1. Clear Roles and Responsibilities . You should define the crew roles and the responsibilities of each role. This will vary by boat depending on how may crew you have, obviously for 2 or 3 crew it will be very different to a crew of 10! You may even have different set ups – for light winds vs heavier winds, for inshore vs offshore racing. But if you know which role is responsible for what then this benefits you by
a) Reducing confusion. For example – when tacking, do you have one person cut and one person grind? Or does the cutter also tail for the grinder? Or is there a 3 rd person to tail? Or does the cutter then swap sides to grind with the other person simply pulling in the slack? When gybing – whose responsibility is it to ensure the sheet is unwound from the winch when swapping to the new sheet? You might think these are trivial elements, but for the people involved it is crucial. If they are working to a different pattern, then it can result in several people trying to do the same job or worse – no-one doing it!
b) Improving crew flexibility . By having fixed roles and responsibilities then if someone changes role, you know exactly how to brief them.
c) Aiding crew recruitment . For example – if you usually sail with 8 but only have a crew of 7, then once you have allocated the 7 crew to roles you can see what you are looking for – do you need to recruit someone good at trim, tactics or more muscle power, or perhaps you can see how to rejig your crew to accommodate someone new?
2. Stay in your own role. Try to stay within your role throughout each manoeuvre, as this will encourage a consistency of technique to develop. If everyone stays within their own role the gaps / overlaps can be identified, allocated and each crew member can then take accountability for their role and learn from any mistakes, try new techniques etc.

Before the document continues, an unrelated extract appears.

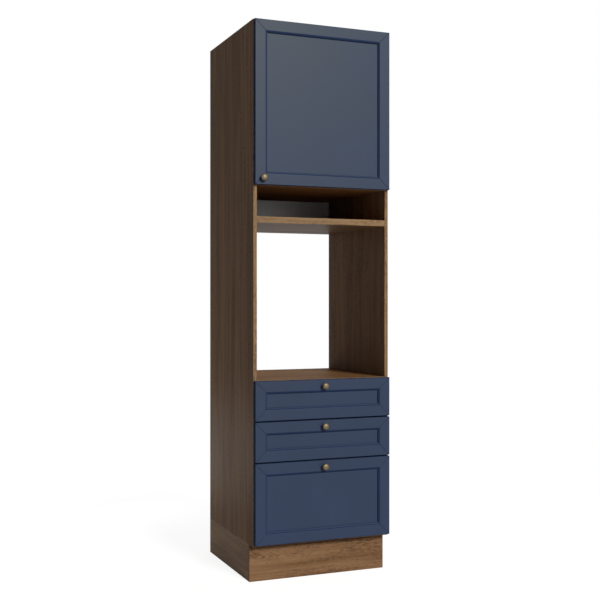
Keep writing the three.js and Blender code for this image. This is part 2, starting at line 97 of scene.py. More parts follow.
SUPPORT_TONGUE = (2, 8, 12)  # thickness, width, and reach under the shelf


def linear(colour):
    """An sRGB hex colour as linear RGBA."""
    channels = [int(colour[i : i + 2], 16) / 255 for i in (0, 2, 4)]
    return (*(c / 12.92 if c <= 0.04045 else ((c + 0.055) / 1.055) ** 2.4 for c in channels), 1)


def add(tree, kind, settings=None, links=None):
    """Adds a node. A setting is one of its properties, its ramp's stops, or the value of a socket."""
    node = tree.nodes.new("ShaderNode" + kind)
    for key, value in (settings or {}).items():
        if key == "stops":
            ramp = node.color_ramp.elements
            while len(ramp) < len(value):
                ramp.new(0.5)
            for element, (position, colour) in zip(ramp, value):
                element.position = position
                element.color = colour
        elif isinstance(key, str) and hasattr(node, key):
            setattr(node, key, value)
        else:
            node.inputs[key].default_value = value
    for key, source in (links or {}).items():
        tree.links.new(source, node.inputs[key])
    return node


def new_finish(name, **shader_settings):
    """A material with its shader, and the object coordinates that its patterns read."""
    material = bpy.data.materials.new(name)
    material.use_nodes = True
    tree = material.node_tree
    tree.nodes.clear()
    sockets = {key.replace("_", " "): value for key, value in shader_settings.items()}
    shader = add(tree, "BsdfPrincipled", sockets)
    add(tree, "OutputMaterial", {}, {"Surface": shader.outputs["BSDF"]})
    place = add(tree, "TexCoord").outputs["Object"]
    return material, tree, shader, place


def grey(value):
    return (value, value, value, 1)


def emboss(tree, shader, pattern, strength, depth):
    """Gives a finish the relief of a pattern, with its strength and its depth in millimetres."""
    bump = add(tree, "Bump", {"Strength": strength, "Distance": depth * MM}, {"Height": pattern})
    tree.links.new(bump.outputs[0], shader.inputs["Normal"])


def steer(tree, shader, pattern, tones, roughness=None, relief=None):
    """Lets a pattern steer a finish: its colour from tone to tone, its roughness between two
    values, and its relief, a strength and a depth."""
    stops = [(position, linear(tone)) for position, tone in tones]
    colour = add(tree, "ValToRGB", {"stops": stops}, {"Fac": pattern}).outputs["Color"]
    tree.links.new(colour, shader.inputs["Base Color"])
    if roughness:
        ends = {"To Min": roughness[0], "To Max": roughness[1]}
        dullness = add(tree, "MapRange", ends, {"Value": pattern}).outputs[0]
        tree.links.new(dullness, shader.inputs["Roughness"])
    if relief:
        emboss(tree, shader, pattern, *relief)


# ---- Finishes ----

FACE_TONES = ("5D442C", "795E46", "8F7155")
# Lighter than the uprights' tones of the same walnut: painted light, raised for the light that the
# level boards' tops take from above
LEVEL_PAINTED_LIGHT_TONES = ("6A472B", "896441", "A17A52")
PLINTH_TONES = ("67482E", "856549", "9E7A59")
# Lighter than the side panel's tones of the same walnut: painted light, the brightening of the unit's
# lower side by light from the floor
PLINTH_SIDE_PAINTED_LIGHT_TONES = ("684C34", "876B50", "9F7F61")
BAND_TONES = ("76583A", "977A5B", "B3926D")
LEVEL_BAND_TONES = ("715437", "917557", "AC8C68")
PORE_COLOUR = "4A3423"
# How dark the printed pores are
FACE_PORES, PLINTH_PORES, BAND_PORES, LEVEL_BAND_PORES = 0.62, 0.75, 0.85, 0.75
# Where on the printed roll the patterns of the plinth's front and of the edge bands begin
PLINTH_START, BAND_START = 11.0, 17.0
# Press plates: the specular level that each leaves, and its least and most roughness
GLOSS, SATIN = (0.017, 0.38, 0.5), (0.013, 0.38, 0.5)
MATT, DULL = (0.007, 0.38, 0.5), (0.0028, 0.5, 0.6)
# The lacquer's specular level on the fronts' faces, on their edges, and on the moulding's ledges
FACE_SHEEN, EDGE_SHEEN, LEDGE_SHEEN = 0.24, 0.001, 0.08
LACQUER_TONES = ("283550", "2A3754")
# Lighter tones for the moulding's ledges that face up or to the right: painted light, where the key
# light falls on them
LEDGE_PAINTED_LIGHT_TONES = ("364059", "38435C")
LACQUER_TINT = (1, 1, 0.57, 1)  # reflections on it lean to yellow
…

Even if a manoeuvre isn’t going to plan try to resist the urge to dash across the boat to help out or take over. It is important the person struggling learns what they did wrong, and therefore how to fix/avoid it – rather than having a rope etc wrenched from them and told to get out of the way. Encourage them to ask for help when needed, and don’t get involved until they ask. Also if you are involved in the manoeuvres, then leaving your post is likely to create further issues. If you have a crew member not involved in a manoeuvre – make sure they know they are on stand-by to help out in these situations, or are briefed to watch out for things likely to go wrong (riding turns, ‘bum cleats’ etc).
3. Execute manoeuvres only when ready and allow sufficient preparation time. It is better to do something slow and well, than fast and wrong. Perform manoeuvres at the best pace you can manage whilst getting it right, then practise to then bring the time down. If you try and execute it too fast because you think that’s how quickly it should be done you are likely to mess it up, put pressure on the crew, create fear and cause damage.
If that means dropping early, that is better than overshooting the mark!
4. Constructive Communication. Rarely is repeating instructions over and over, louder and louder welcomed or constructive. Make sure you know what the sequence of events is following one key trigger, minimise communication unless helpful. Also agree which words you are going to use – in windy conditions ‘No!’ and ‘Go!’ sound remarkably similar, and shouting ‘slack’ could mean you want slack or take-it up.
Hand signals are a great way to improve communication around the boat – swirling your index finger whilst pointing downwards (as though stirring a cup of tea) upwards means release, or with your finger pointing upwards means take-up. A thumbs-up is well recognised as ‘that’s good’!
Encourage crew to acknowledge communication with a thumbs up – especially useful when the skipper announces a change of hoist / drop technique and wants to be sure that the bow team have heard.
5. Train like you race and race like you train. Have you ever heard of a football team going to play a match without having a training session, or at least a pre-match warm up?! No – yet sailors often think they can just rock up and race. Your crew work will improve markedly with a day of training, and even a n extra hour before the start will ensure that your crew are ‘in the zone’, focussed and any little errors (such as a badly packed kite, or poorly tied knot) can be rectified.